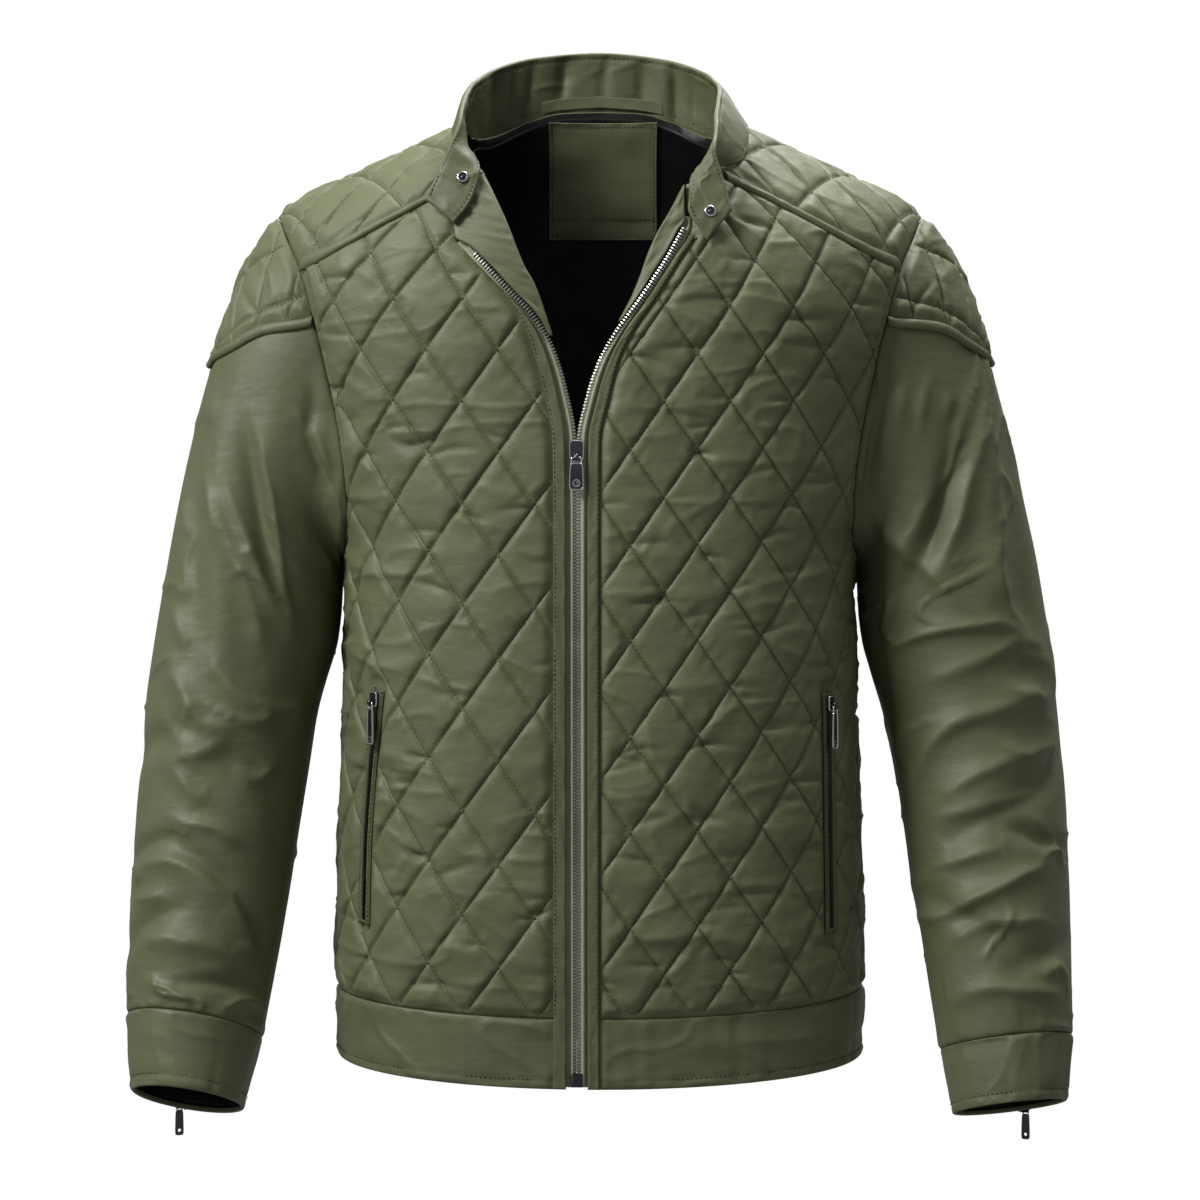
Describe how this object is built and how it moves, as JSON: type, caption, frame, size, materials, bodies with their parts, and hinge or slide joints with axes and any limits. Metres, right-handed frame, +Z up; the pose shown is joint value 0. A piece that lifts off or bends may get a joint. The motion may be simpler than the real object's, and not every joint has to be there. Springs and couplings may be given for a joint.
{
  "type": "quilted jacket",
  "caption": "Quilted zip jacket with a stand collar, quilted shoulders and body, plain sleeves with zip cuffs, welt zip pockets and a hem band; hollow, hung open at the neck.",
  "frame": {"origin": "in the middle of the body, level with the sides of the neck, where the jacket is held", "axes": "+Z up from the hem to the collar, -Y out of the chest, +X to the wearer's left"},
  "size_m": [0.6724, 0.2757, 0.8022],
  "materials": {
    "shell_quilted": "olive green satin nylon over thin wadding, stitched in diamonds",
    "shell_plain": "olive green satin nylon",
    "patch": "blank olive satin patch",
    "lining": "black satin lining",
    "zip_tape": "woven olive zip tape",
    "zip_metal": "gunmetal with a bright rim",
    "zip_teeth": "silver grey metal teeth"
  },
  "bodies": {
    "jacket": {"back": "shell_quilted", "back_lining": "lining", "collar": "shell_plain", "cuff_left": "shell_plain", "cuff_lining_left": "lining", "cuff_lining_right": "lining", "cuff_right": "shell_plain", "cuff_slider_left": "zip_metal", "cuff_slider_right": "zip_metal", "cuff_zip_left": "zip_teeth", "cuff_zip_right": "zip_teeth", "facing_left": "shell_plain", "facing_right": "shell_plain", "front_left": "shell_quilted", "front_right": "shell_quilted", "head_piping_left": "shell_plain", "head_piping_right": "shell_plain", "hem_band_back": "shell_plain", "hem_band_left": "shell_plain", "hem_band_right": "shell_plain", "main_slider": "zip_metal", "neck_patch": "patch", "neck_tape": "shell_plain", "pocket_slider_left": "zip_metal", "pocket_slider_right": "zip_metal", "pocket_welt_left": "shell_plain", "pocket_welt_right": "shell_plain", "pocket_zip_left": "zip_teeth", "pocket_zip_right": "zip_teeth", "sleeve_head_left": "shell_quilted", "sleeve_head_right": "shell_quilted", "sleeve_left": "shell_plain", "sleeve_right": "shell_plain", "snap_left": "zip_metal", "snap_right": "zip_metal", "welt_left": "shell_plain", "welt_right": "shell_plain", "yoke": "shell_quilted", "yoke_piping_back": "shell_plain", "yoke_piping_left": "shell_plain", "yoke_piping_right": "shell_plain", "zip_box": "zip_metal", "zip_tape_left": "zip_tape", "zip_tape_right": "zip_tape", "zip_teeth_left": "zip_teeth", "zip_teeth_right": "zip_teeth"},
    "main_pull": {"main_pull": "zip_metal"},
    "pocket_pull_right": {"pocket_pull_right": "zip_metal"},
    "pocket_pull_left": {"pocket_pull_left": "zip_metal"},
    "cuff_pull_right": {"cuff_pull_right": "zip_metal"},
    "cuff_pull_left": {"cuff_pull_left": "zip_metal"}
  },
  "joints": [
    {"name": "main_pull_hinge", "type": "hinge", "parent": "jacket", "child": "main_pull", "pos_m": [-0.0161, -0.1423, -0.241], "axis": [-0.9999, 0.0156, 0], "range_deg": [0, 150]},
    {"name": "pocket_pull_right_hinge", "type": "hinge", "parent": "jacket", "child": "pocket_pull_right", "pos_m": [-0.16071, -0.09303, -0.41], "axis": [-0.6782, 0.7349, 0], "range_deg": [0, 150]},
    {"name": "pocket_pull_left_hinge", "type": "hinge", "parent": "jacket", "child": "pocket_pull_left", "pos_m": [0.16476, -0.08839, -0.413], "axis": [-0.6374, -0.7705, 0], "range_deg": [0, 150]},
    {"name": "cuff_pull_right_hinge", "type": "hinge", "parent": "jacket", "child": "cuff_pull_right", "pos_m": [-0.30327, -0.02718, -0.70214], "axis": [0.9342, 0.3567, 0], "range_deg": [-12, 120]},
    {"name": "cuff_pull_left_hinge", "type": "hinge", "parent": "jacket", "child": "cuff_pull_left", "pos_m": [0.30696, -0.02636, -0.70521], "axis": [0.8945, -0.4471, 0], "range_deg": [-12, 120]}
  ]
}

--

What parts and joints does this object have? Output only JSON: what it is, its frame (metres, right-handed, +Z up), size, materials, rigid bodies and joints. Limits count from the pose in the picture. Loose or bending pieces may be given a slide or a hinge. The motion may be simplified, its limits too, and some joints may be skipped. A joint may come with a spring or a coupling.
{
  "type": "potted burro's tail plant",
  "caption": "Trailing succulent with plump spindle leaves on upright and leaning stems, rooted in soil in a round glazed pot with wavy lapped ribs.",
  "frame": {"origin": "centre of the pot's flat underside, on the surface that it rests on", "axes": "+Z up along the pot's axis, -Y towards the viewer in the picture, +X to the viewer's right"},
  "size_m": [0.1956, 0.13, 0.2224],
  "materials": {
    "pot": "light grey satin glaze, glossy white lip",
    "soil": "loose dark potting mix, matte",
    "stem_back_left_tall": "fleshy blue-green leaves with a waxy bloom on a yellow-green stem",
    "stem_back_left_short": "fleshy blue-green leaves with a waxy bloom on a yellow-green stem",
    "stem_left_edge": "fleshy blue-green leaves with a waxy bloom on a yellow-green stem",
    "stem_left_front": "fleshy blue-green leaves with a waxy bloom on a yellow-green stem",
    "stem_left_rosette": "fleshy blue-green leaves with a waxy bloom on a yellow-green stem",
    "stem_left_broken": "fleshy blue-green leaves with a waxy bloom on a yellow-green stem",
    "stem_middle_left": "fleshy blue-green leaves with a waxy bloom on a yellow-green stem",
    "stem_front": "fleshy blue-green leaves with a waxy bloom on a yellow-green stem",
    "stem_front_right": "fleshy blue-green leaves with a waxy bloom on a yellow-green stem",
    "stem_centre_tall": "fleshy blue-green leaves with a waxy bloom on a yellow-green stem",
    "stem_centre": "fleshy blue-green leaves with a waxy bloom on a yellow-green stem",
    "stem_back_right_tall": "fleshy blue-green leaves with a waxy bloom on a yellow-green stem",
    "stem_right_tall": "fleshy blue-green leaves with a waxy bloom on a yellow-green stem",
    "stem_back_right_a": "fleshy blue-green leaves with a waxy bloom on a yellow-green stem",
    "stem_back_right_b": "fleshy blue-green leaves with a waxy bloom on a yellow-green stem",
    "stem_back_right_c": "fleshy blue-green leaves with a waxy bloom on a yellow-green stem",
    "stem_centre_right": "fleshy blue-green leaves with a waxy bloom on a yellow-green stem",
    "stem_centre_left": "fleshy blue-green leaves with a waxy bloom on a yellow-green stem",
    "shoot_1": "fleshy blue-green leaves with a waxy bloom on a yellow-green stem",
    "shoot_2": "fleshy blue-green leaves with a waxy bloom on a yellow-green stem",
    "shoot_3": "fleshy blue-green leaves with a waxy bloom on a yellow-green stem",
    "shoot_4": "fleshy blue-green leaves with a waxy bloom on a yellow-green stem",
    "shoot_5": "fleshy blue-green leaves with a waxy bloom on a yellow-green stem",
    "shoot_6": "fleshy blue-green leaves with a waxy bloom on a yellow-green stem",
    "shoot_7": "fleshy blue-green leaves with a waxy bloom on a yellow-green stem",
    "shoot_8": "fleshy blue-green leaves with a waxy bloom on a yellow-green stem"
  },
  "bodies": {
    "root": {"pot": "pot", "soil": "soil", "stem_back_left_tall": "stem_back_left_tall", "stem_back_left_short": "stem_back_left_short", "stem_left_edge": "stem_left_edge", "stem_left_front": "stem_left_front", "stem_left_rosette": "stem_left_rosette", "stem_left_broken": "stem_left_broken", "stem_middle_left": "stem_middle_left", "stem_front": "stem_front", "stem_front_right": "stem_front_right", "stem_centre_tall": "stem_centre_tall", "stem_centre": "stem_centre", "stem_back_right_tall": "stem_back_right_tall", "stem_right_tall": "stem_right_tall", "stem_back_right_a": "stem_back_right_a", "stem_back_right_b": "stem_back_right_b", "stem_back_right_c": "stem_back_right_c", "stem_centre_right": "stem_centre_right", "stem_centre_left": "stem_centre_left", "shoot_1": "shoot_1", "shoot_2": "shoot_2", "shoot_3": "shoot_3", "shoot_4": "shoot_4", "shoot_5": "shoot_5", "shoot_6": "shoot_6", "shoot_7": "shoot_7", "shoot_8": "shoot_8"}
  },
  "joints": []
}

WHAT YOU ARE ASKED TO DO. Gather each line of the records holding the string "caption".

TASK SOLUTION.
Describe how this object is built and how it moves, as JSON: type, caption, frame, size, materials, bodies with their parts, and hinge or slide joints with axes and any limits. Metres, right-handed frame, +Z up; the pose shown is joint value 0. A piece that lifts off or bends may get a joint. The motion may be simpler than the real object's, and not every joint has to be there. Springs and couplings may be given for a joint.
  "caption": "Quilted zip jacket with a stand collar, quilted shoulders and body, plain sleeves with zip cuffs, welt zip pockets and a hem band; hollow, hung open at the neck.",
  "caption": "Trailing succulent with plump spindle leaves on upright and leaning stems, rooted in soil in a round glazed pot with wavy lapped ribs.",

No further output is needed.